Democrats, meanwhile, seem to think they're winning. An unnamed senior administration official told the Wall Street Journal, "We are winning... It doesn't really matter to us" how long the shutdown lasts "because what matters is the end result."
Again, the question is winning what?
"This isn't some damn game," House Speaker John Boehner, R-Ohio, said in response to that anonymous quote. "The American people don't want their government shut down, and neither do I. All we're asking for is to sit down and have a discussion and to bring fairness to the American people under Obamacare."
Mr. Obama on Friday responded to the quote, remarking, "There's no winning when families don't have certainty about whether or not they're going to get paid or not... As long as [federal workers are] off the job, nobody's winning, and that's the point.
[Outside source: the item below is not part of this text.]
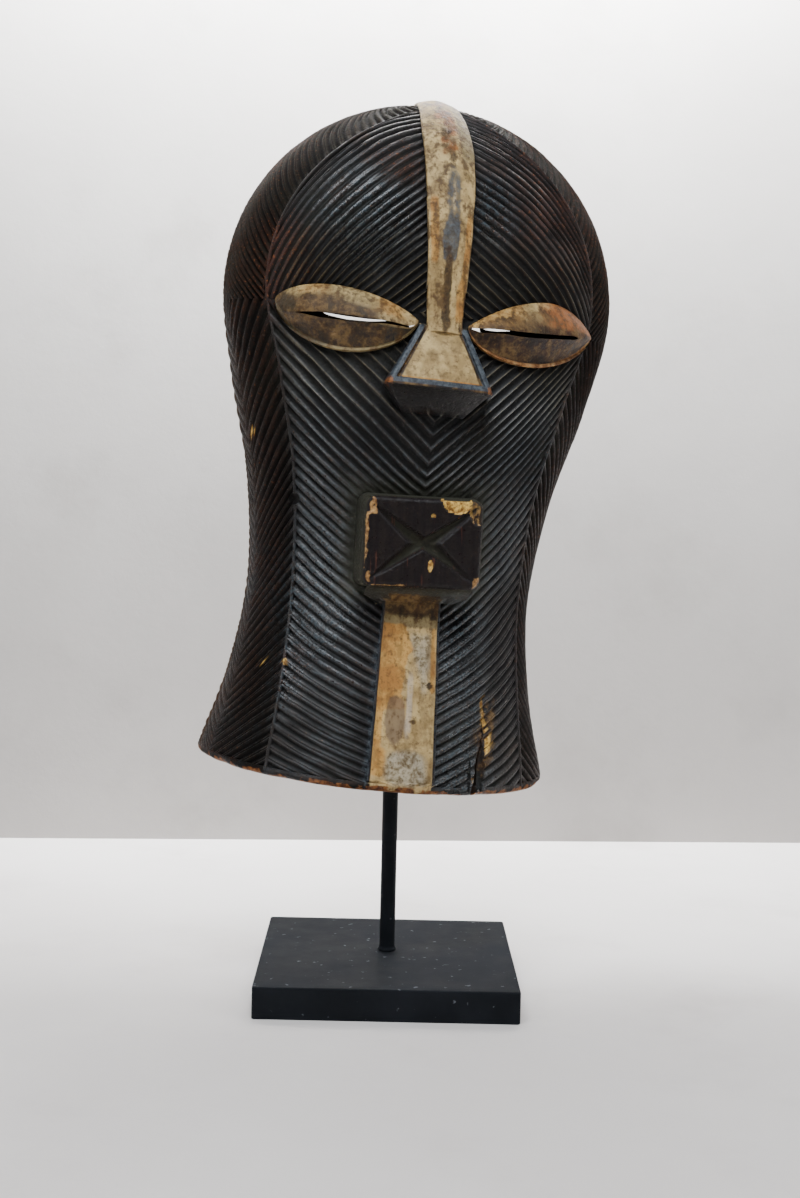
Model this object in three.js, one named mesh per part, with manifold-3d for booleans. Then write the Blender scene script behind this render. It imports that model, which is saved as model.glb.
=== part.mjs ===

We should get this over with as soon as possible."
Senate Majority Leader Harry Reid, D-Nev., suggested on Friday that Republicans already won by getting Democrats to agree to a spending level $70 billion lower than what Democrats wanted.
"I'm not sure anyone comprehends... how difficult it was to negotiate the number that Speaker Boehner said we would have to agree to get a clean CR," Reid said. "I did that in the good faith that the compromise and negotiations I made with Speaker Boehner would bear fruit... I lived up to my end of the bargain."
At this point, Reid said, he couldn't agree to any "face-saving" deal for Republicans. "This isn't a date to the problem," he said. "This is our country."
Meanwhile, as the Republican attempts to dismantle Obamacare go nowhere, some are suggesting that they change their demands to focus on long-term fiscal issues -- and possibly combine discussions over re-opening the government with the upcoming debt limit deadline.
"What we are all wanting to see is a resolution to the long-term fiscal, spending issues," Rep. Marsha Blackburn, R-Tenn., said on MSNBC Friday morning. "As we look at the debt ceiling, we do have to look at tax reform, we do have to look at entitlement reform. Maybe we're at the point where maybe we have to roll the CR and debt ceiling discussions together and say let's look at this long-term."
Boehner maintained on Friday that he intends to raise the debt limit, to ensure the nation doesn't default on its loans. However, he added, "I think the American people expect if we're going to raise the amount of money we can borrow we ought to do something about our spending and the lack of economic growth in our country."